Mortgage Refinancing Advice for Homeowners with Multiple Properties

Homeowners with multiple properties have many options when looking to refinance their mortgages.  When you have several properties this is called having a "portfolio".  The most important thing for homeowners with a portfolio is to understand the relationship between their outstanding loans and the interest rates on those loans. 

The Blended Interest Rate

The blended interest rate is the rate which you are paying across all your loans.  If you are able to refinance any of your existing loans at a rate lower than your blended interest rate then the refinance is worth doing, as you will then be paying a lower overall rate on your portfolio. If it is only possible for you to achieve a refinance rate above your blended interest rate than it would be better for you to wait until rates come down or until you can achieve a rate lower than the blended interest rate.  The blended interest rate is computed by relating the amounts of your outstanding loans to the rates on those loans.  A weighted average calculation is required to determine your blended interest rate.

Local Lenders Offer Options

Most homeowners use conventional financing to obtain their mortgages. These are offered through any number or commercial banks and lenders, with a many different rates and terms.   The largest drawback of using these lenders is that they often have a maximum amount of mortgages for one person. According to standard guidelines, the maximum number of mortgages properties is limited to four.

If you are a multiple property owner you'll have to use local lenders who do not have as stringent guidelines. Local lenders usually hold their loans rather than selling them on the secondary market. As long as you meeting the lender's income and qualifying guidelines many local lenders will allow an unlimited amount of loans to one borrower. Be prepared to spend more money on origination fees and higher interest rates with your local lender. They don't do as many deals as the commercial banks and like to make higher margins.

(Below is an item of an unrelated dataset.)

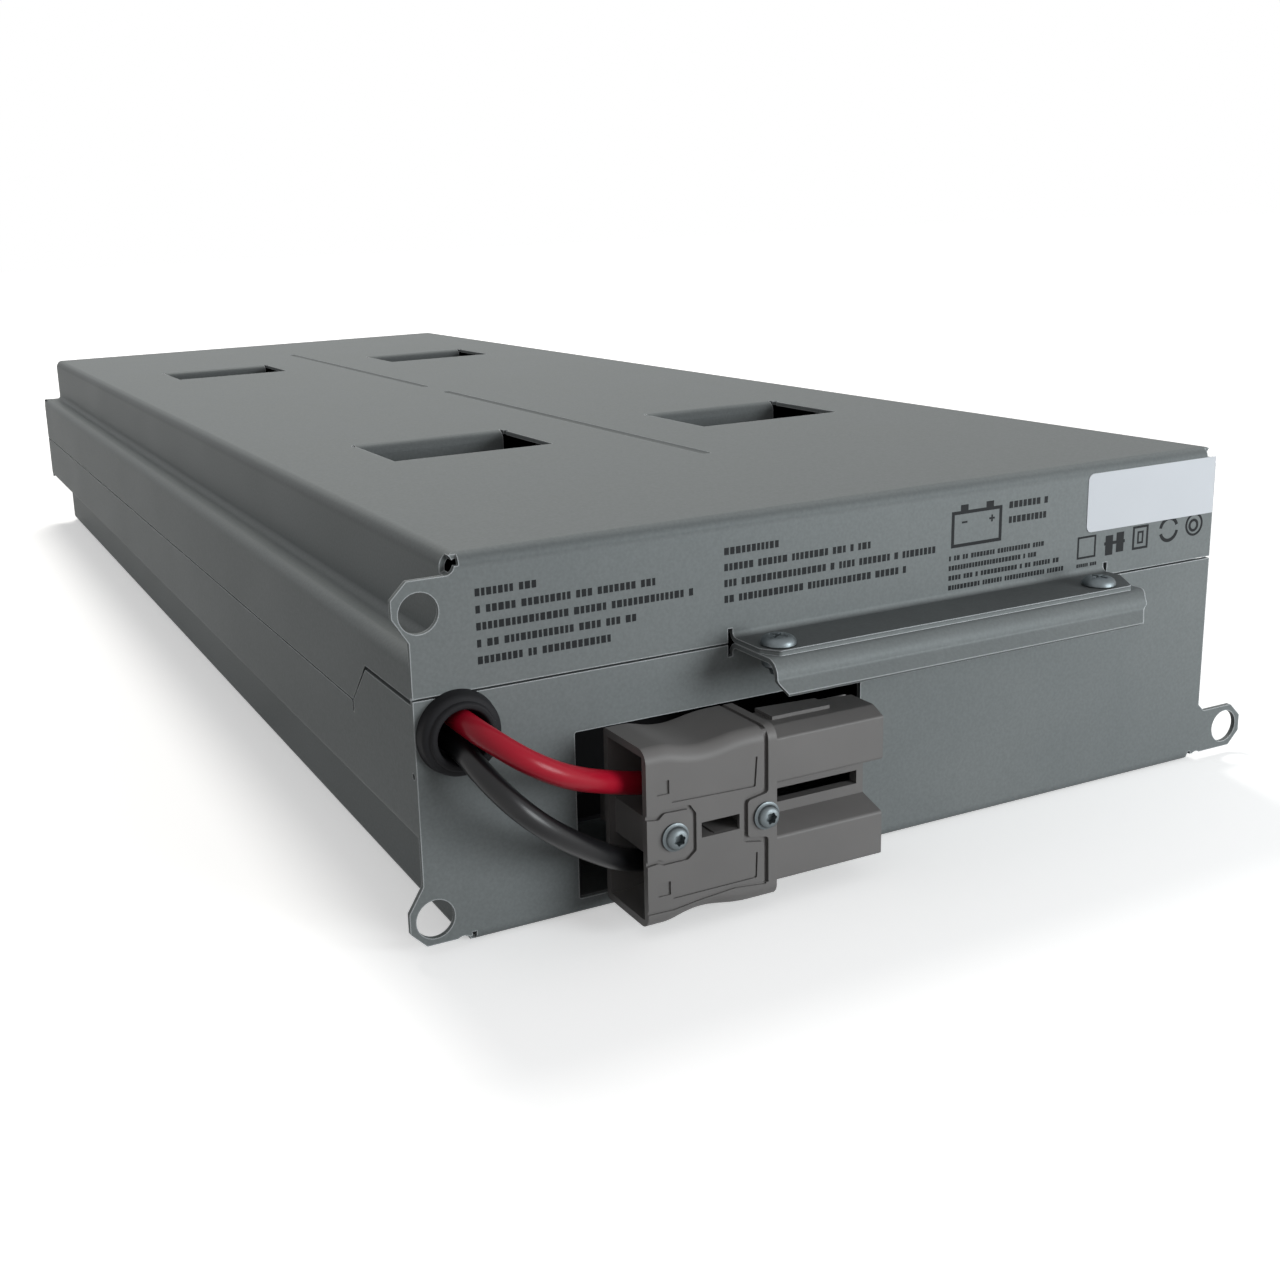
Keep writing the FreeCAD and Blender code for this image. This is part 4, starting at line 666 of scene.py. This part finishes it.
def make_print():
    """Plain stand-ins for the printed front: rows of small blocks, a battery outline and simple shapes."""
    mesh_piece("front_shapes", INK, front_shapes)
    places, reaches, heights = [], [], []
    for x, z, pitch, height, lengths in WORD_BLOCKS:
        for line, reach in enumerate(lengths):
            places.append((x * MM, PANEL - INK_FILM / 2, (z - line * pitch + height / 2) * MM))
            reaches.append(reach * MM)
            heights.append(height * MM)
    data = grown("front_words", word_tree(INK), places,
                 {"reach": ("FLOAT", reaches), "height": ("FLOAT", heights),
                  "row": ("INT", range(len(places)))},
                 {"Most Blocks": 60, "Narrowest": 0.42, "Widest": 0.72, "Gap": 0.24, "Word Gap": 0.85,
                  "Word Ends": 0.14, "Film": INK_FILM, "Seed": 4})
    words = bpy.data.objects.new("front_words", data)
    bpy.context.scene.collection.objects.link(words)
    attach(words, "root")


# ------------------------------------------------------------------ studio
def seen_directly(tree):
    """One for camera, mirror and see-through rays, and zero for the rays that only light the object."""
    path = add(tree, "ShaderNodeLightPath")
    either = add(tree, "ShaderNodeMath", {0: path.outputs["Is Camera Ray"], 1: path.outputs["Is Glossy Ray"]},
                 operation="MAXIMUM")
    return add(tree, "ShaderNodeMath", {0: either.outputs[0], 1: path.outputs["Is Transmission Ray"]},
               operation="MAXIMUM").outputs[0]


def make_floor():
    """A pale floor that keeps the case's shadow near by and goes to white away from it."""
    half = 6.0
    below = 0.2 * MM           # just under the case, so that no two faces share a plane
    corners = [(-half, -half, 0), (half, -half, 0), (half, half, 0), (-half, half, 0)]
    data = bpy.data.meshes.new("floor")
    data.from_pydata(corners, [], [(0, 1, 2, 3)])
    floor = bpy.data.objects.new("floor", data)
    bpy.context.scene.collection.objects.link(floor)
    floor.location.z = -below
    material, tree, shader = new_material("studio_floor")
    shader.inputs["Roughness"].default_value = 0.9
    shader.inputs["Specular IOR Level"].default_value = 0.0
    tone = add(tree, "ShaderNodeMix", {"Factor": seen_directly(tree)}, data_type="RGBA")
    tone.inputs["A"].default_value = srgb("#6A6A6A")
    tone.inputs["B"].default_value = (1, 1, 1, 1)
    tree.links.new(tone.outputs["Result"], shader.inputs["Base Color"])
    shader.inputs["Emission Color"].default_value = (1, 1, 1, 1)
    place = add(tree, "ShaderNodeTexCoord")
    away = add(tree, "ShaderNodeVectorMath", {0: place.outputs["Object"]}, operation="LENGTH")
    lift = add(tree, "ShaderNodeMapRange", {"Value": away.outputs["Value"]},
               {"From Min": 0.5, "From Max": 2.2, "To Min": 0.42, "To Max": 0.72})
    glow = add(tree, "ShaderNodeMath", {0: seen_directly(tree), 1: lift.outputs["Result"]},
               operation="MULTIPLY")
    tree.links.new(glow.outputs[0], shader.inputs["Emission Strength"])
    data.materials.append(material)


def make_surround():
    """A surround that is white to the eye and lights the object softly."""
    world = bpy.data.worlds.new("studio")
    bpy.context.scene.world = world
    world.use_nodes = True
    tree = world.node_tree
    tree.nodes.clear()
    ambient = add(tree, "ShaderNodeBackground", None, {"Color": (1, 1, 1, 1), "Strength": 0.35})
    white = add(tree, "ShaderNodeBackground", None, {"Color": (1, 1, 1, 1), "Strength": 1.0})
    mix = add(tree, "ShaderNodeMixShader",
              {0: seen_directly(tree), 1: ambient.outputs[0], 2: white.outputs[0]})
    add(tree, "ShaderNodeOutputWorld", {"Surface": mix.outputs[0]})


# a high lamp behind the case lights its top, and a low one before its right end lights the front:
# name, place, the point that it faces, diameter, colour and watts
LAMPS = (("above", (0.2, 1.1, 1.8), (0.0, 0.0, 0.08), 0.7, "#FFFDF8", 19.5),
         ("front", (0.35, -0.85, 0.13), (0.05, -0.27, 0.05), 0.4, "#F8FDFF", 4.3))


def make_lamps():
    """Round soft lamps, each turned to face its point."""
    for name, place, toward, size, colour, watts in LAMPS:
        data = bpy.data.lights.new(name, "AREA")
        data.shape = "DISK"
        data.size = size
        data.energy = watts
        data.color = srgb(colour)[:3]
        lamp = bpy.data.objects.new(name, data)
        bpy.context.scene.collection.objects.link(lamp)
        lamp.location = place
        lamp.rotation_euler = (Vector(toward) - Vector(place)).to_track_quat("-Z", "Y").to_euler()


def make_camera():
    """A camera before the case's left front corner and a little above it, shifted to frame the whole case."""
    data = bpy.data.cameras.new("camera")
    data.lens = 41.25
    data.sensor_width = 36.0
    data.shift_x = 0.1054
    data.shift_y = -0.0575
    camera = bpy.data.objects.new("camera", data)
    bpy.context.scene.collection.objects.link(camera)
    camera.location = (-0.2083, -0.5322, 0.1485)
    tilt, roll, heading = 76.517, 2.411, -24.424
    camera.rotation_euler = Euler([math.radians(angle) for angle in (tilt, roll, heading)])
    bpy.context.scene.camera = camera


dress_nodes()
make_leads(make_screws())
make_print()
make_floor()
make_surround()
make_lamps()
make_camera()
bpy.context.scene.view_settings.view_transform = "Standard"
bpy.context.view_layer.update()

Private and Hard Money Lenders

Another mortgage refinancing option for homeowners with multiple properties is private financing. This type of financing is also known as hard money. Hard money lenders have very few underwriting guidelines. They are asset based lenders and make loans based wholly on the value of the property being used as security for the loan. Private and hard money loans feature higher than market interest rates and equally high origination fees. Expect to pay anywhere from 2 to 4 points to the lender in fees, with an interest rate between 12 and 18 percent per year.

Private money lenders will only lend up to 50 percent of the value of the home which means you'll only be able to borrow about half of what the home is worth. Additionally, these loans are meant to be short term loans. A typical hard money loan lasts only 1 to 3 years, after which you'll need to pay them off or refinance it. If you're planning a short term rehab or need a bridge loan before you sell a property, these can be great options for you.